Yes, at the Heritage Foundation you will find experts who more or less think everything other than in-person voting on Election Day should be banned everywhere. And now and then you will get someone like Kevin Williamson who will articulate the provocative old-school conservative case for restricting the franchise to “better” voters, which was pretty much the ostensible case for the poll taxes and literacy tests of the Jim Crow South. Unfortunately, snooty contrarianism isn’t a particularly helpful guide to the development of voting laws, and most Republicans (other than those caught in a gaffe) are unlikely to agree out loud with the Williamson proposition.

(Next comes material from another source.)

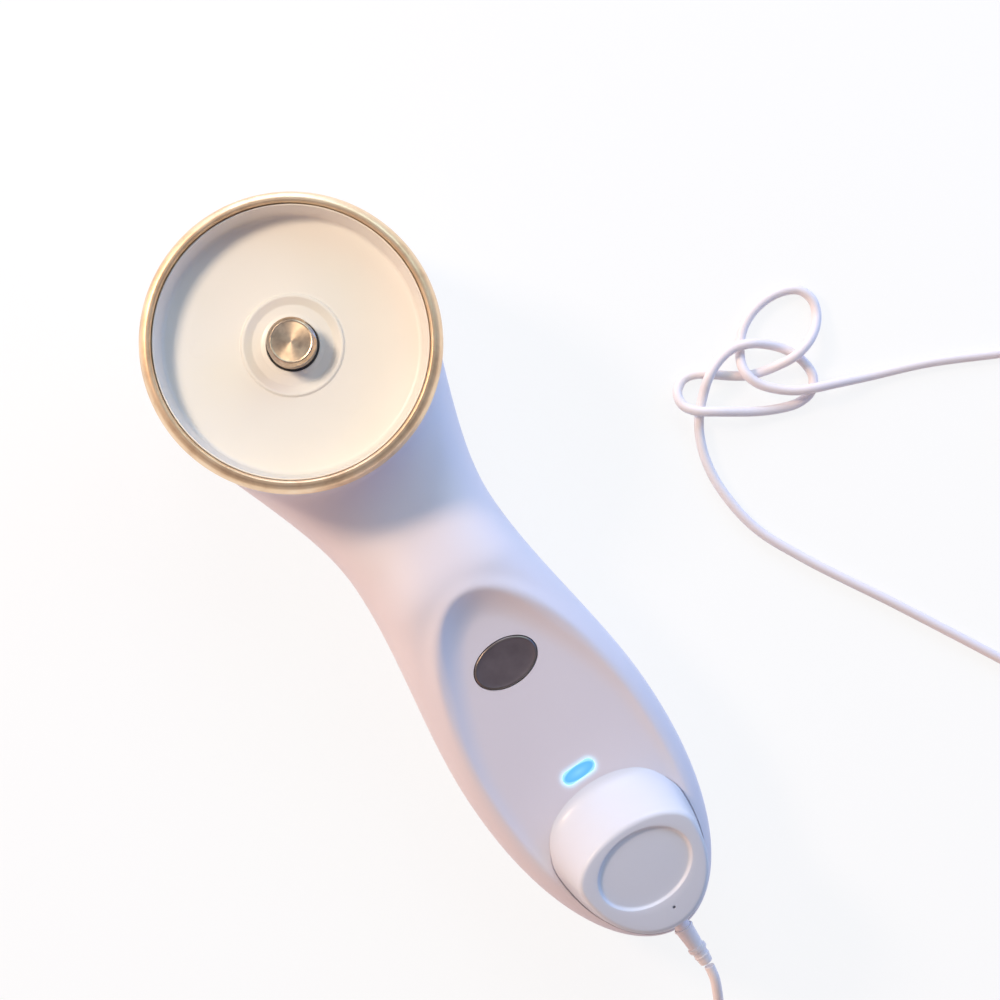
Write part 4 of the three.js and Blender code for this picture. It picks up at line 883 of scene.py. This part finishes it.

Until quite recently, most Republicans agreed that the jurisdictions that had for so many years discriminated against the voting rights of minorities deserved extra federal scrutiny and some additional hoops to jump through before changing their rules. In 2006, George W. Bush signed a 25-year extension of the Voting Rights Act that did just that, after it passed the Senate unanimously and the House with scattered opposition. Then a conservative majority of the U.S. Supreme Court struck down a key feature of the VRA, and now it’s almost exclusively Democrats (via the John Lewis Voting Rights Act) who want to restore it. Where are Republicans on that idea? With the states and localities, or just with the states and localities where federal intervention in voting and election practices doesn’t inconvenience Republicans?
Whatever you think of Democratic attitudes toward voting and elections, at least they can answer such questions coherently. They have united to an amazing extent around highly detailed legislation (the House and Senate versions of the For the People Act and the aforementioned John Lewis Act) that generally expands voting rights and sets clear federal standards for procedures in and surrounding federal elections. The Republican response to these proposals has been almost universally negative. But it’s unclear what, if anything, they would propose of their own accord.
If the implicit GOP position on voting and elections is simply that such rules are part of the give and take of partisan politics and that both sides are free to play fast and loose with the facts and get what advantages they can, then I can understand why they are loathe to make it explicit. But in that case, people who care about voting rights one way or the other should simply choose sides and have it out.